Para o consultor Conrado Navarro, embora o consumo leve em conta fatores emocionais, as famílias precisam deixar o sentimento de lado e questionar se o desejo de consumo combina com o padrão de vida e de renda da família.
"O planejamento [de uma poupança] é para ser feito durante os tempos em que a economia vai bem e a pessoa está empregada", diz o especialista. Segundo ele, dar vazão ao "desejo represado" de consumo, transformando em necessidade imediata a compra de uma televisão mais moderna, por exemplo, pode abrir a porta para o endividamento.
Além da economia
Além da questão do envidividamento, o consumo exagerado pode trazer impactos sociais e ambientais, de acordo com Hélio Mattar, presidente do Instituto Akatu pelo Consumo Consciente.
Com base em pesquisas feitas pelo instituto, ele diz que o brasileiro tende a consumir mais – e com menos critério – em 2010, por causa do aquecimento da economia. Ele diz que a "demanda reprimida" por certos produtos e a mudança de tecnologia em outros, como a televisão, devem estimular as compras.
Com a introdução das TVs LCD e LED, muita gente pensa em trocar os aparelhos de casa. Segundo Mattar, boa parte desses produtos deve virar lixo. "O brasileiro está mais próximo da sociedade americana de consumo do que da europeia. Uma das características do consumo consciente é comprar um bom aparelho, de maior vida útil. É o descartável versus durável", explica.

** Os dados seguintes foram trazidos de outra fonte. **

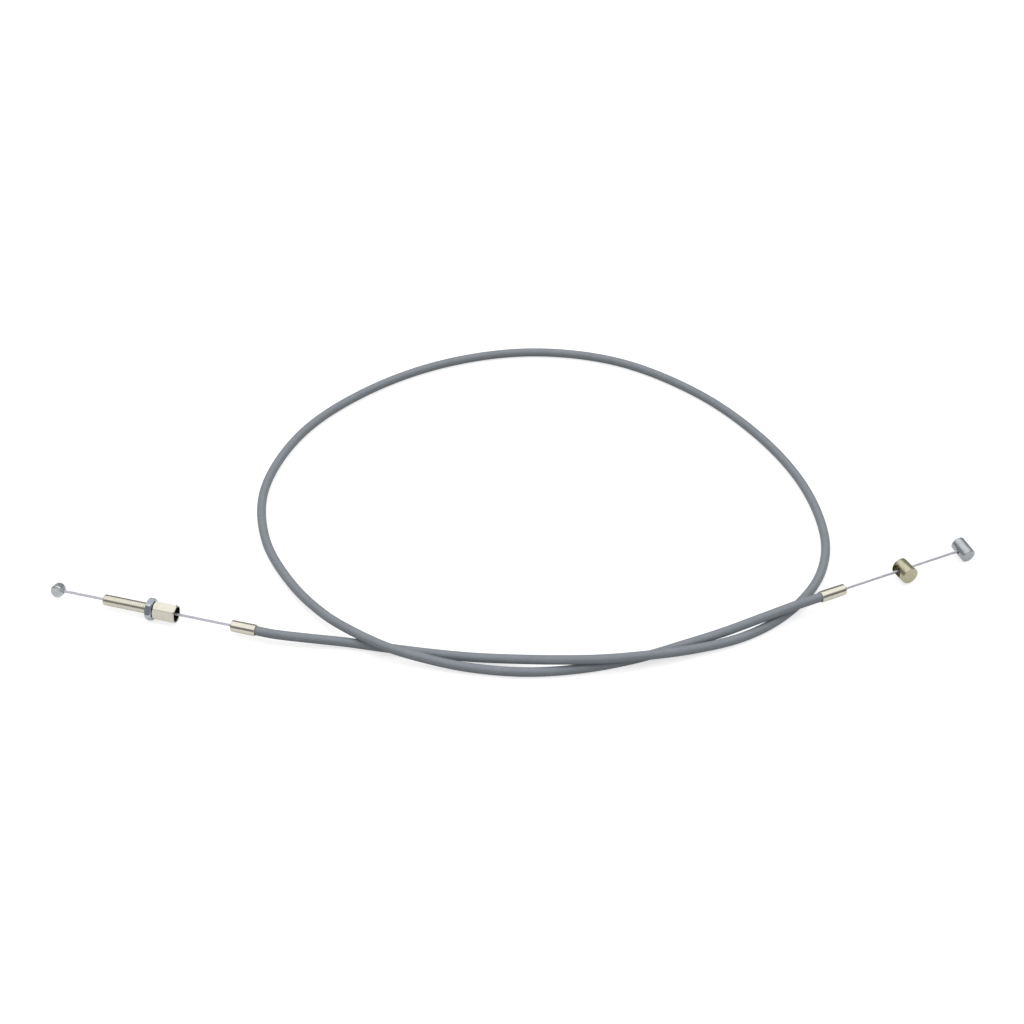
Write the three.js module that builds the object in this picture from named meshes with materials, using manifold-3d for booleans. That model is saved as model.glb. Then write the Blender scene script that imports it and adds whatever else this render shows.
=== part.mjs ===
// A sheathed shift cable, lying in one loose loop with its two ends crossed over each other.
// Millimetres, +Z up. The floor is z = 0, +X runs from the small nipple to the large one, and the
// origin is on the floor below the middle of the metal fittings.
//
// A grey plastic jacket over a wound steel conduit carries a stranded inner wire. Each end of the
// jacket sits in a drawn ferrule. On the left the wire runs through an adjusting screw, whose
// hexagonal cup takes the ferrule, to a small barrel nipple. On the right it runs through a pivot
// barrel, whose counterbore takes the other ferrule, to a large barrel nipple.

import * as THREE from "three";
import { mergeVertices } from "three/addons/utils/BufferGeometryUtils.js";
import Module from "manifold-3d";

// Gap between pieces that touch or slide on each other
const CLEARANCE = 0.3;

// Sheath and wire
const JACKET_DIAMETER = 5.0;
const JACKET_WALL = 0.4;
const CONDUIT_WALL = 0.6;
const WIRE_DIAMETER = 1.5;
const WIRE_PLAY = 0.45; // radial room that the wire has in the conduit
const HOLE_PLAY = 0.35; // radial room that the wire has in a fitting

// Travel of the inner wire each way from where it lies, and its least engagement in a ferrule
const WIRE_TRAVEL = 10;
const WIRE_ENGAGEMENT = 1.5;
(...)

Entretanto, nem toda a tecnologia é maléfica, de acordo com o presidente do Instituto Akatu. "Vale sempre trocar o tangível pelo intangível. Substituir o CD pelo 'download' de música e o livro pelo Kindle é uma atitude consciente. Você produz menos material físico, causa menos descarte e evita muito custo e emissões com o transporte deste material físico", ressalta.